Scale down the physical size of your furniture. If you live on your own, do you really need a tanker of a sofa sucking all the volume out of your living room? Before you buy be sure to also factor in how you’re going to get the sofa into your home. If you live in an older apartment measure the dimensions of the lift to see if it will fit into it. Be mindful too of the return on the stairs in a small two-up, two-down terraced house so check the headroom before you buy. Modular-style pieces are far easier to transport. This Zoey chaise sofa, from Harvey Norman, comes in a two-seat size that is 204cm long. It breaks into two parts, one measures 102cm by 160cm, the longest part of the chaise; the other 102cm by 105cm. It has removable legs, costs €1,499 and is available in eight different colourways.

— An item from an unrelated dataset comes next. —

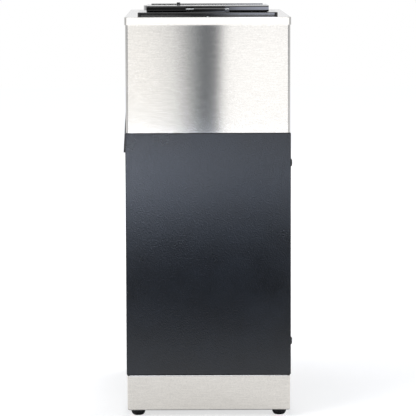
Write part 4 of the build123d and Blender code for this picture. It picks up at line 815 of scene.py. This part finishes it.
def screwTree(material):
    # on a shank, a cylinder cut to a dome by a flattened ball, then the driver slot
    tree, start, finish = newTree("slottedPanScrew")
    keys = {name: addInput(tree, name, "NodeSocketFloat", mm) for name in (
        "headRadius", "headHeight", "shankRadius", "shankLength", "slotWidth", "slotDepth")}
    size = start.outputs
    sums = {}
    for name in ("headUp", "shankDown", "domeReach", "slotLength", "slotHeight"):
        source, share = screwShape[name]
        sums[name] = addNode(tree, "ShaderNodeMath", {"operation": "MULTIPLY", "in:1": share}, {
            "0": size[source]}).outputs[0]
    moves = {name: addNode(tree, "ShaderNodeCombineXYZ", {}, {"Z": z}).outputs[0] for name, z in (
        ("head", sums["headUp"]), ("shank", sums["shankDown"]), ("slot", size["headHeight"]))}

    head = addNode(tree, "GeometryNodeMeshCylinder", {"in:Vertices": screwShape["headSides"]}, {
        "Radius": size["headRadius"], "Depth": size["headHeight"]}).outputs["Mesh"]
    head = addNode(tree, "GeometryNodeTransform", {}, {
        "Geometry": head, "Translation": moves["head"]}).outputs[0]
    ball = addNode(tree, "GeometryNodeMeshUVSphere", {
        "in:Segments": screwShape["ballSegments"], "in:Rings": screwShape["ballRings"],
        "in:Radius": 1.0}).outputs["Mesh"]
    ballScale = addNode(tree, "ShaderNodeCombineXYZ", {}, {
        "X": sums["domeReach"], "Y": sums["domeReach"], "Z": size["headHeight"]}).outputs[0]
    ball = addNode(tree, "GeometryNodeTransform", {}, {
        "Geometry": ball, "Scale": ballScale}).outputs[0]
    dome = addNode(tree, "GeometryNodeMeshBoolean", {"operation": "INTERSECT", "solver": "EXACT"})
    tree.links.new(head, dome.inputs["Mesh 2"])
    tree.links.new(ball, dome.inputs["Mesh 2"])
    slotSize = addNode(tree, "ShaderNodeCombineXYZ", {}, {
        "X": sums["slotLength"], "Y": size["slotWidth"], "Z": sums["slotHeight"]}).outputs[0]
    slot = addNode(tree, "GeometryNodeMeshCube", {}, {"Size": slotSize}).outputs["Mesh"]
    slot = addNode(tree, "GeometryNodeTransform", {}, {
        "Geometry": slot, "Translation": moves["slot"]}).outputs[0]
    slotted = addNode(tree, "GeometryNodeMeshBoolean", {
        "operation": "DIFFERENCE", "solver": "EXACT"}, {"Mesh 1": dome.outputs[0]})
    tree.links.new(slot, slotted.inputs["Mesh 2"])
    shank = addNode(tree, "GeometryNodeMeshCylinder", {
        "in:Vertices": screwShape["shankSides"]}, {
        "Radius": size["shankRadius"], "Depth": size["shankLength"]}).outputs["Mesh"]
    shank = addNode(tree, "GeometryNodeTransform", {}, {
        "Geometry": shank, "Translation": moves["shank"]}).outputs[0]
    whole = addNode(tree, "GeometryNodeJoinGeometry")
    tree.links.new(shank, whole.inputs[0])
    tree.links.new(slotted.outputs[0], whole.inputs[0])
    placeOnPoints(tree, start, finish, whole.outputs[0], material)
    return tree, keys


def buildScrews():
    for name, plan in screwPlan.items():
        low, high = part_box(plan["node"])
        radius, height = plan["headRadius"] * mm, plan["headHeight"] * mm
        if name == "coverScrews":
            y = (low.y + high.y) / 2
            places = [(low.x + height, y, z) for z in (high.z - radius, low.z + radius)]
        else:
            places = [(x, y, low.z + height) for x in (low.x + radius, high.x - radius) for y in (
                low.y + radius, high.y - radius)]
        tree, keys = screwTree(slotMaterial[plan["finish"]])
        spins = [math.radians(degrees) for degrees in plan["spins"]]
        piece = runTree(
            pointCloud(name, places, plan["facing"], spins), tree,
            {keys[key]: plan[key] * mm for key in keys})
        adopt(piece, "body", plan["finish"], plan["node"])
    print("stage: screws")


# Feet: turned rubber with a squeezed waist and a rounded tread

footPlan = {
    "profile": [  # radius and height, mm, from the hole's top outwards and down
        (2.15, 8.5), (7.8, 8.5), (8.45, 8.3), (8.7, 7.8), (8.75, 7.0), (8.75, 5.2), (8.6, 4.2),
        (8.3, 3.2), (7.8, 2.2), (7.15, 1.3), (6.5, 0.6), (5.9, 0.15), (5.5, 0.0), (4.9, 0.0),
        (4.5, 0.2), (4.35, 0.6), (4.3, 5.1), (2.15, 5.1)],
    "sides": 56,
}


def turnedLoop(shape, centre, profile, sides):
    # a closed profile of (radius, height) in mm, turned about an upright axis
    rings = []
    for step in range(sides):
        angle = 2 * math.pi * step / sides
        rings.append([shape.verts.new((
            centre[0] + r * mm * math.cos(angle), centre[1] + r * mm * math.sin(angle),
            centre[2] + z * mm)) for r, z in profile])
    count = len(profile)
    for step in range(sides):
        here, there = rings[step], rings[(step + 1) % sides]
        for i in range(count):
            j = (i + 1) % count
            shape.faces.new((here[i], there[i], there[j], here[j]))


def buildFeet():
    low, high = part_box("rubber_feet")
    reach = max(r for r, _ in footPlan["profile"]) * mm
    feet = bmesh.new()
    for x in (low.x + reach, high.x - reach):
        for y in (low.y + reach, high.y - reach):
            turnedLoop(feet, (x, y, 0), footPlan["profile"], footPlan["sides"])
    bmesh.ops.recalc_face_normals(feet, faces=feet.faces)
    adopt(smoothShade(meshObject("turnedFeet", feet)), "body", "rubber_black", "rubber_feet")
    print("stage: feet")


# Switch marks: a bar on each cap's upper half and a ring on its lower half, printed and very
# slightly raised, in mm

markPlan = {
    "caps": {
        "upper_rocker": "upper_switch", "brew_rocker": "brew_switch",
        "lower_rocker": "lower_switch"},
    "barHalf": (0.45, 2.3),    # half the width and half the length
    "ringOuter": 2.3,
    "ringInner": 1.55,
    "proud": 0.12,
    "sunk": 0.05,
    "sides": 36,
    "weld": 1e-7,    # metres between points that are one point
    # a point on each half of the cap's face and the way it looks, y and z
    "upperFace": ((-160.00, 448.17), (-0.973, -0.233)),
    "lowerFace": ((-158.60, 436.76), (-1.000, -0.010)),
    # opaque off-white printing ink, satin
    "ink": {
        "metallic": 0.0, "dark": "#D9D8D2", "light": "#E8E7E2", "rough": (0.40, 0.50),
        "cloud": 2.0, "bump": 0.02, "grain": 0.5},
}


def raisedOutline(shape, outer, inner, spot, out, x):
    # a flat outline on a face, with a top and a rim, and a hole if it has an inner outline
    up = (out[1], -out[0])

    def lifted(points, height):
        return [shape.verts.new((x + px * mm, *(
            (spot[i] + up[i] * pz + out[i] * height) * mm for i in (0, 1)))) for px, pz in points]
    sunk, proud = -markPlan["sunk"], markPlan["proud"]
    foot, top = lifted(outer, sunk), lifted(outer, proud)
    count = len(outer)
    pairs = [(i, (i + 1) % count) for i in range(count)]
    for i, j in pairs:
        shape.faces.new((foot[i], foot[j], top[j], top[i]))
    if not inner:
        shape.faces.new(top)
        shape.faces.new(foot[::-1])
        return
    innerFoot, innerTop = lifted(inner, sunk), lifted(inner, proud)
    for i, j in pairs:
        shape.faces.new((innerFoot[j], innerFoot[i], innerTop[i], innerTop[j]))
        shape.faces.new((top[i], top[j], innerTop[j], innerTop[i]))
        shape.faces.new((foot[j], foot[i], innerFoot[i], innerFoot[j]))


def buildMarks():
    ink = makeFinish("padPrintedInk", markPlan["ink"])
    width, length = markPlan["barHalf"]
    turns = [2 * math.pi * step / markPlan["sides"] for step in range(markPlan["sides"])]
    bar = [(width * math.cos(a), math.copysign(length - width, math.sin(a)) + width * math.sin(a))
           for a in turns]
    ring, hole = [[(radius * math.cos(a), radius * math.sin(a)) for a in turns] for radius in (
        markPlan["ringOuter"], markPlan["ringInner"])]
    for nodeName, body in markPlan["caps"].items():
        low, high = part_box(nodeName)
        middle = (low.x + high.x) / 2
        shape = bmesh.new()
        raisedOutline(shape, bar, None, *markPlan["upperFace"], middle)
        raisedOutline(shape, ring, hole, *markPlan["lowerFace"], middle)
        bmesh.ops.remove_doubles(shape, verts=shape.verts, dist=markPlan["weld"])
        bmesh.ops.recalc_face_normals(shape, faces=shape.faces)
        piece = meshObject(nodeName + "Marks", shape)
        piece.data.materials.append(ink)
        adopt(piece, body, "rocker_gloss")
    print("stage: switch marks")


# Grip ribs across the funnel's handle, in mm

ribPlan = {
    "count": 9,
    "gap": 4.2,    # from rib to rib
    "first": -208.0,    # the outermost rib's place along y
    "halfLength": 9.5,
    "radius": 0.9,
    "sink": 0.35,    # how deep each rib's middle lies under the handle's top
    "top": 341.6,
    "sides": 20,
    "rings": 8,
    "tipDetail": 3,
}


def buildRibs():
    tree, start, finish = newTree("handleRib")
    keys = {name: addInput(tree, name, "NodeSocketFloat", mm) for name in (
        "ribRadius", "ribLength")}
    size = start.outputs
    rod = addNode(tree, "GeometryNodeMeshCylinder", {
        "in:Vertices": ribPlan["sides"], "in:Side Segments": ribPlan["rings"]}, {
        "Radius": size["ribRadius"], "Depth": size["ribLength"]}).outputs["Mesh"]
    ball = addNode(tree, "GeometryNodeMeshIcoSphere", {"in:Subdivisions": ribPlan["tipDetail"]}, {
        "Radius": size["ribRadius"]}).outputs["Mesh"]
    whole = addNode(tree, "GeometryNodeMeshBoolean", {"operation": "UNION", "solver": "EXACT"})
    tree.links.new(rod, whole.inputs["Mesh 2"])
    for share in (0.5, -0.5):
        reach = addNode(tree, "ShaderNodeMath", {"operation": "MULTIPLY", "in:1": share}, {
            "0": size["ribLength"]})
        shift = addNode(tree, "ShaderNodeCombineXYZ", {}, {"Z": reach.outputs[0]})
        tip = addNode(tree, "GeometryNodeTransform", {}, {
            "Geometry": ball, "Translation": shift.outputs[0]})
        tree.links.new(tip.outputs[0], whole.inputs["Mesh 2"])
    slotName = slotOfNode["brew_funnel"]
    placeOnPoints(tree, start, finish, whole.outputs[0], slotMaterial[slotName])
    height = (ribPlan["top"] - ribPlan["sink"]) * mm
    places = [(0, (ribPlan["first"] + ribPlan["gap"] * i) * mm, height)
              for i in range(ribPlan["count"])]
    cloud = pointCloud("handleRibs", places, (1, 0, 0), [0.0] * len(places))
    ribs = runTree(cloud, tree, {
        keys["ribRadius"]: ribPlan["radius"] * mm,
        keys["ribLength"]: 2 * ribPlan["halfLength"] * mm})
    adopt(smoothShade(ribs), "funnel", slotName)
    print("stage: handle ribs")


# Bright bezel round the ready lamp, turned, with a rolled lip

bezelPlan = {
    "profile": [  # radius and distance out from the hood's front, mm
        (6.05, 0.0), (7.6, 0.0), (7.75, 0.35), (7.6, 0.9), (7.1, 1.35), (6.55, 1.5), (6.2, 1.35),
        (6.05, 1.0)],
    "sides": 56,
}


def buildBezel():
    low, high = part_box("ready_lamp")
    x, y, z = (low.x + high.x) / 2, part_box("head_hood")[0].y, (low.z + high.z) / 2
    shape = bmesh.new()
    turnedLoop(shape, (0, 0, 0), bezelPlan["profile"], bezelPlan["sides"])
    for vert in shape.verts:  # its axis from upwards to forwards
        vert.co = Vector((x + vert.co.x, y - vert.co.z, z + vert.co.y))
    bmesh.ops.recalc_face_normals(shape, faces=shape.faces)
    adopt(smoothShade(meshObject("lampBezel", shape)), "body", "zinc_steel")
    print("stage: lamp bezel")


buildSheets()
buildJointShadowStrips()
buildScrews()
buildFeet()
buildMarks()
buildRibs()
buildBezel()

In a small period room where you have good ceiling heights, draw the eye upwards by building your shelving from the ceiling down rather than the more usual approach of starting from the bottom up. This strategy allows you to retain precious wall space against which to position your sofa, just as this cool set-up by the stylist of this Carpetright campaign has done. The contemporary graphic print carpet, Alcazar, is made of 100 per cent polypropylene, is bleach cleanable, comes in 12 colours and costs about €31 per sq metre from Carpetright stockists nationwide. Floor your entire space in the same material underfoot; it will also help create more of a sense of flow throughout.
If your kitchen is scullery sized but you’d still like to be able to sit at a table to eat your bowl of porridge in the morning then this Izzy wall-table will help free up some floor space. When not in use, it folds up against the wall and you pull it down when you want to sit down to the most important meal of the day. It costs about €225, ex delivery, from UK-based Made.
Attic storage is always a smart move. You can store suitcases, Christmas decorations and seasonal clothing out of sight. This scissors-stair design by Farko looks far smarter than the standard wood styles. The standard LST model ranges in price from €455 to €495 depending on the size you choose and is available from Tradecraft Building Products. Another clever idea is bespoke-built under the eaves drawers from Co Clare-based Clever Closets. Reportedly moth-proof, these are ideal for storing winter garments, blankets and winter weight duvets, and cost from about €450 to €600 for a two-drawer white insulated box that also prevents damp creeping in. This price includes supply and fit to most counties in the southern half of the country. Specific colours will cost extra. Vacuum bags can also be used to condense the physical volume of the garments and bedding. This will all help free up visual clutter in bedrooms.
Double duty furniture is another smart small home option. A wall-hung press that has a pull-down top that works as a desktop and can be closed away when not in use is one such item; a coffee table with a push release top that rises to become a workstation or screen height level is another. A classic desk shape, shown by Milan-base Dinmore Gallery, incorporates book shelving to its front, the side facing clients, making good use of dead space, while the Lugano storage bed, pictured, from Bo Concept, is an easy-to-access way to get ancillary bedding, holiday suitcases and other seasonal stuff out of sight. A double size, 160cm by 200cm, with a grey fabric headboard and a white base costs €1,163 from Beacon South Quarter-based Bo Concept.